<<<<

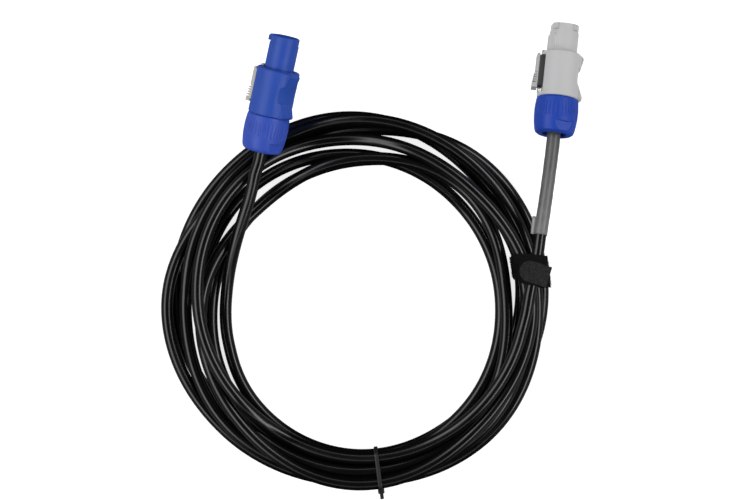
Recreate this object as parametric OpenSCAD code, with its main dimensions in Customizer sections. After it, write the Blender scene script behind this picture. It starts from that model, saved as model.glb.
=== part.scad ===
// Mains link lead for a caravan: a coiled cable with a twist-lock power inlet
// connector (blue) on one end and a power outlet connector (grey) on the other.
// Millimetres. X right, Y up the table, Z up. The lead lies on the plane z = 0.

/* [Cable] */
// outer diameter of the cable
cord_d = 8; // [7:0.1:8]
// clear space between cable strands that lie on each other
strand_gap = 0.56; // [0.54:0.01:0.65]
// diameter of one insulated core inside the cable
core_d = 2.9; // [2.4:0.1:3.2]
// wall of the heat-shrink sleeve
sleeve_wall = 0.3; // [0.2:0.05:0.5]

/* [Barrel] */
// outside diameter of the plug-in barrel
barrel_d = 19; // [18:0.1:20]
// length of the inlet's barrel in front of the shell
inlet_barrel_l = 21.5; // [19:0.5:25]
// length of the outlet's barrel in front of the shell
outlet_barrel_l = 19.5; // [18:0.5:25]
// wall of the barrel
barrel_wall = 1.6; // [1.2:0.1:2]
// how far the contact carrier sits behind the barrel's rim
mouth_depth = 7.5; // [5:0.5:9]
// how far the locking keys stand out of the barrel
key_h = 1.2; // [0.8:0.1:1.6]
// length of a locking key along the barrel
key_l = 4.2; // [3:0.1:5]

/* [Shell] */
// diameter of the shell
shell_d = 27.6; // [27.2:0.1:29]
// length of the shell
shell_l = 30; // [29:0.5:34]
// bore of the shell behind the barrel
cavity_d = 20.4; // [20:0.1:20.8]
// reach of the finger grip's front horn from the centre line
horn_front = 14.4; // [14.2:0.1:15.5]
// reach of the finger grip's rear horn from the centre line
horn_rear = 15.6; // [14.6:0.1:17]
// distance from the centre line to the bottom of the finger groove
waist = 11.6; // [11.4:0.1:12.4]
// width of the finger grip's horns
horn_w = 11; // [9:0.5:13]
// wall of the threaded neck behind the shell
neck_wall = 1.5; // [1.2:0.1:1.7]
// length of the threaded neck
neck_l = 14; // [12:0.5:15]

/* [Latch] */
// depth of the flat that the latch slides on, below the shell's round side
latch_depth = 2.9; // [2.6:0.1:3]
// height of the latch bar above the flat
latch_bar_h = 3.3; // [3:0.1:3.6]
// width of the latch bar
latch_w = 10; // [8:0.5:12]
// length of the latch bar on the flat
latch_l = 20; // [18:0.5:20.5]
// travel of the latch
latch_travel = 4; // [3:0.5:4.5]
// thickness of the thumb plate
thumb_t = 1.8; // [1.4:0.1:2.4]
// length of the thumb plate
thumb_l = 23; // [22:0.5:25]

/* [Ring nut] */
// largest diameter of the ring nut
nut_d = 28.6; // [28:0.1:30]
// length of the ring nut
nut_l = 23.7; // [22:0.1:26]
// diameter of the ring nut's rear mouth
nut_mouth_d = 16; // [15:0.5:17]
// number of grip flutes round the ring nut
flutes = 40; // [24:1:44]
// distance between the ring nut's two spanner flats
spanner = 24.6; // [24:0.1:26]
// thread clearance between neck and ring nut
thread_gap = 0.1; // [0.08:0.01:0.15]

/* [Inside] */
// diameter of the carrier's post
post_d = 11.2; // [10:0.2:12]
// length of the contact carrier behind its flange
carrier_l = 14; // [12:0.5:16]
// width of a contact blade
blade_w = 4; // [3:0.1:5]
// thickness of a contact blade
blade_t = 1; // [0.8:0.1:1.4]
// clearance of parts that slip into each other
slip = 0.2; // [0.15:0.01:0.25]

/* [Bundle] */
// outer diameter of the coil; the connectors' places go with it
coil_d = 256; // [252:1:260]
// thickness of the hook-and-loop strap
strap_t = 1.3; // [1:0.1:1.4]
// width of the hook-and-loop strap
strap_w = 20; // [17:0.5:20]
// width of the strap's closing end
strap_end_w = 13; // [11:0.5:15]
// thickness of the cable tie's band
tie_t = 1.1; // [0.9:0.1:1.4]
// width of the cable tie's band
tie_w = 2.5; // [2:0.1:4]

/* [Hidden] */
$fn = 48;
e = 0.01;
cord_r = cord_d / 2;
cord_sides = 12;
spread = coil_d / 256;            // what the layout on the table is multiplied by

// ---- the two connectors: place of the shell's front face, lean and tilt ----
inlet_at = [-87.1 * spread, 10.3, 46.4];
inlet_lean = 12.8;
inlet_tilt = 10;
inlet_roll = -35;
outlet_lean = 6.6;
outlet_tilt = -10;
outlet_roll = 0;
outlet_at = [96.9 * spread, 22.2, shell_d / 2 * cos(outlet_tilt) - 0.1];

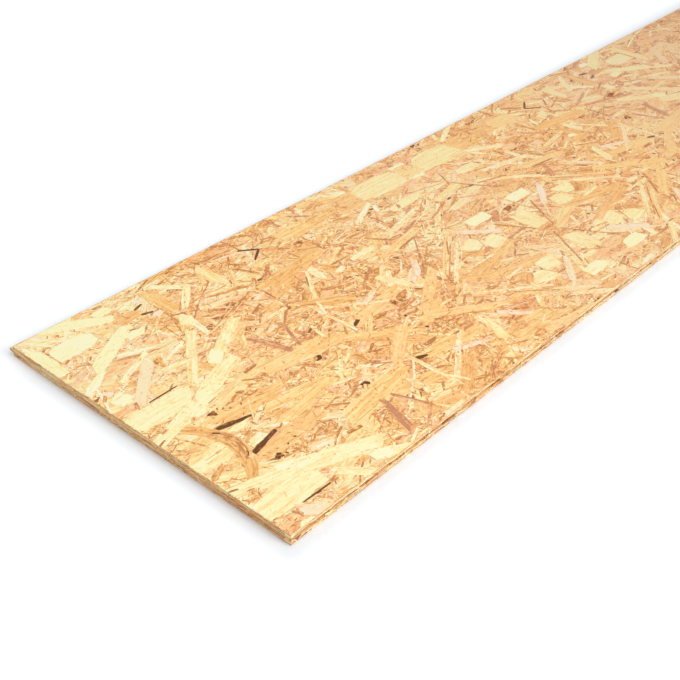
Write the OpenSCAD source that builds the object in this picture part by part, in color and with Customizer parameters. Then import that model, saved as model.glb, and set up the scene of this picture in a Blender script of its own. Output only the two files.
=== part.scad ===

>>>>

Short exercise> Restate each record exactly as written.

Answer to the task>
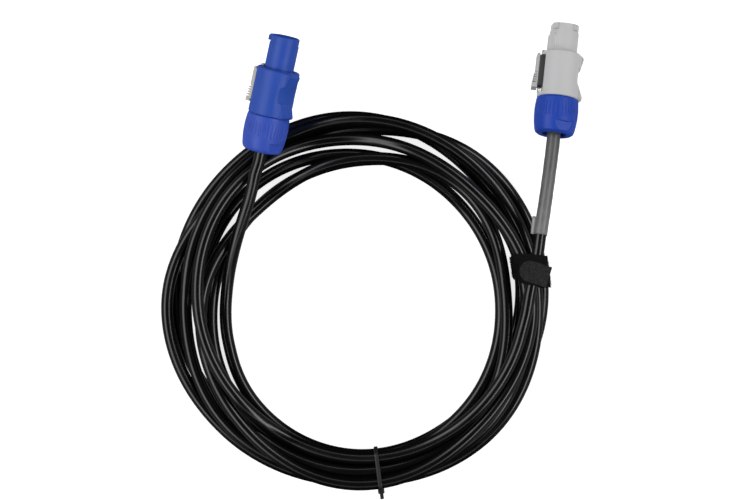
Recreate this object as parametric OpenSCAD code, with its main dimensions in Customizer sections. After it, write the Blender scene script behind this picture. It starts from that model, saved as model.glb.
=== part.scad ===
// Mains link lead for a caravan: a coiled cable with a twist-lock power inlet
// connector (blue) on one end and a power outlet connector (grey) on the other.
// Millimetres. X right, Y up the table, Z up. The lead lies on the plane z = 0.

/* [Cable] */
// outer diameter of the cable
cord_d = 8; // [7:0.1:8]
// clear space between cable strands that lie on each other
strand_gap = 0.56; // [0.54:0.01:0.65]
// diameter of one insulated core inside the cable
core_d = 2.9; // [2.4:0.1:3.2]
// wall of the heat-shrink sleeve
sleeve_wall = 0.3; // [0.2:0.05:0.5]

/* [Barrel] */
// outside diameter of the plug-in barrel
barrel_d = 19; // [18:0.1:20]
// length of the inlet's barrel in front of the shell
inlet_barrel_l = 21.5; // [19:0.5:25]
// length of the outlet's barrel in front of the shell
outlet_barrel_l = 19.5; // [18:0.5:25]
// wall of the barrel
barrel_wall = 1.6; // [1.2:0.1:2]
// how far the contact carrier sits behind the barrel's rim
mouth_depth = 7.5; // [5:0.5:9]
// how far the locking keys stand out of the barrel
key_h = 1.2; // [0.8:0.1:1.6]
// length of a locking key along the barrel
key_l = 4.2; // [3:0.1:5]

/* [Shell] */
// diameter of the shell
shell_d = 27.6; // [27.2:0.1:29]
// length of the shell
shell_l = 30; // [29:0.5:34]
// bore of the shell behind the barrel
cavity_d = 20.4; // [20:0.1:20.8]
// reach of the finger grip's front horn from the centre line
horn_front = 14.4; // [14.2:0.1:15.5]
// reach of the finger grip's rear horn from the centre line
horn_rear = 15.6; // [14.6:0.1:17]
// distance from the centre line to the bottom of the finger groove
waist = 11.6; // [11.4:0.1:12.4]
// width of the finger grip's horns
horn_w = 11; // [9:0.5:13]
// wall of the threaded neck behind the shell
neck_wall = 1.5; // [1.2:0.1:1.7]
// length of the threaded neck
neck_l = 14; // [12:0.5:15]

/* [Latch] */
// depth of the flat that the latch slides on, below the shell's round side
latch_depth = 2.9; // [2.6:0.1:3]
// height of the latch bar above the flat
latch_bar_h = 3.3; // [3:0.1:3.6]
// width of the latch bar
latch_w = 10; // [8:0.5:12]
// length of the latch bar on the flat
latch_l = 20; // [18:0.5:20.5]
// travel of the latch
latch_travel = 4; // [3:0.5:4.5]
// thickness of the thumb plate
thumb_t = 1.8; // [1.4:0.1:2.4]
// length of the thumb plate
thumb_l = 23; // [22:0.5:25]

/* [Ring nut] */
// largest diameter of the ring nut
nut_d = 28.6; // [28:0.1:30]
// length of the ring nut
nut_l = 23.7; // [22:0.1:26]
// diameter of the ring nut's rear mouth
nut_mouth_d = 16; // [15:0.5:17]
// number of grip flutes round the ring nut
flutes = 40; // [24:1:44]
// distance between the ring nut's two spanner flats
spanner = 24.6; // [24:0.1:26]
// thread clearance between neck and ring nut
thread_gap = 0.1; // [0.08:0.01:0.15]

/* [Inside] */
// diameter of the carrier's post
post_d = 11.2; // [10:0.2:12]
// length of the contact carrier behind its flange
carrier_l = 14; // [12:0.5:16]
// width of a contact blade
blade_w = 4; // [3:0.1:5]
// thickness of a contact blade
blade_t = 1; // [0.8:0.1:1.4]
// clearance of parts that slip into each other
slip = 0.2; // [0.15:0.01:0.25]

/* [Bundle] */
// outer diameter of the coil; the connectors' places go with it
coil_d = 256; // [252:1:260]
// thickness of the hook-and-loop strap
strap_t = 1.3; // [1:0.1:1.4]
// width of the hook-and-loop strap
strap_w = 20; // [17:0.5:20]
// width of the strap's closing end
strap_end_w = 13; // [11:0.5:15]
// thickness of the cable tie's band
tie_t = 1.1; // [0.9:0.1:1.4]
// width of the cable tie's band
tie_w = 2.5; // [2:0.1:4]

/* [Hidden] */
$fn = 48;
e = 0.01;
cord_r = cord_d / 2;
cord_sides = 12;
spread = coil_d / 256;            // what the layout on the table is multiplied by

// ---- the two connectors: place of the shell's front face, lean and tilt ----
inlet_at = [-87.1 * spread, 10.3, 46.4];
inlet_lean = 12.8;
inlet_tilt = 10;
inlet_roll = -35;
outlet_lean = 6.6;
outlet_tilt = -10;
outlet_roll = 0;
outlet_at = [96.9 * spread, 22.2, shell_d / 2 * cos(outlet_tilt) - 0.1];

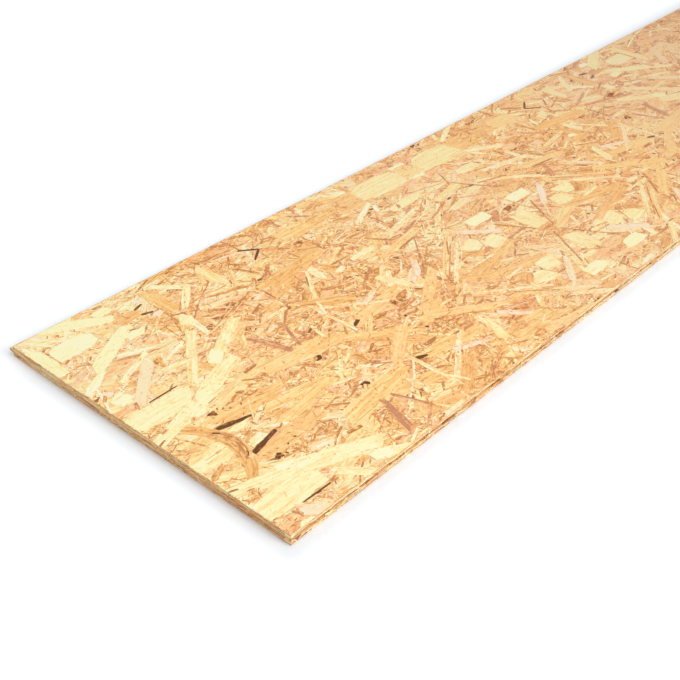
Write the OpenSCAD source that builds the object in this picture part by part, in color and with Customizer parameters. Then import that model, saved as model.glb, and set up the scene of this picture in a Blender script of its own. Output only the two files.
=== part.scad ===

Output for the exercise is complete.